— BEGIN Data extract —

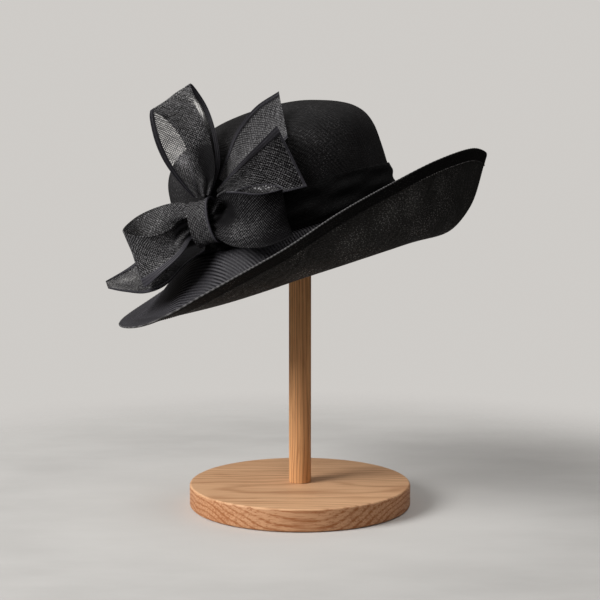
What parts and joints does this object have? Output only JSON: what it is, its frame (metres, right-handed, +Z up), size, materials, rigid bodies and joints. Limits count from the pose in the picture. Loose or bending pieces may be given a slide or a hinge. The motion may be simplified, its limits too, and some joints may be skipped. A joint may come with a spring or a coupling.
{
  "type": "sinamay hat on a wooden stand",
  "caption": "Black sinamay dress hat with an upturned brim, a draped band and a looped ribbon bow, held tilted on a round wooden stand.",
  "frame": {"origin": "centre of the round base's underside", "axes": "+Z up along the post; -X towards the wearer's front, which is the hat's low end; -Y towards the side that carries the bow"},
  "size_m": [0.3347, 0.3061, 0.3765],
  "materials": {
    "oak": "light oak with a thin satin oil",
    "crown_sinamay": "doubled black sinamay, open weave, stiffened, matt",
    "brim_sinamay": "doubled black sinamay, open weave, stiffened, with a folded edge",
    "band_sinamay": "black sinamay gathered in several layers, matt",
    "bow_sinamay": "black sinamay ribbon, single open weave with folded hems"
  },
  "bodies": {
    "root": {"stand_base": "oak", "stand_post": "oak", "stand_pad": "oak", "crown": "crown_sinamay", "brim": "brim_sinamay", "hat_band": "band_sinamay", "bow_upper_loop": "bow_sinamay", "bow_left_loop": "bow_sinamay", "bow_right_loop": "bow_sinamay", "bow_front_tail": "bow_sinamay", "bow_back_tail": "bow_sinamay", "bow_lower_tail": "bow_sinamay", "bow_knot": "bow_sinamay"}
  },
  "joints": []
}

— END Data extract —

▶ Your goal
From the listing above, return each line with the word "joints".

▶ Answer to the task
What parts and joints does this object have? Output only JSON: what it is, its frame (metres, right-handed, +Z up), size, materials, rigid bodies and joints. Limits count from the pose in the picture. Loose or bending pieces may be given a slide or a hinge. The motion may be simplified, its limits too, and some joints may be skipped. A joint may come with a spring or a coupling.
  "joints": []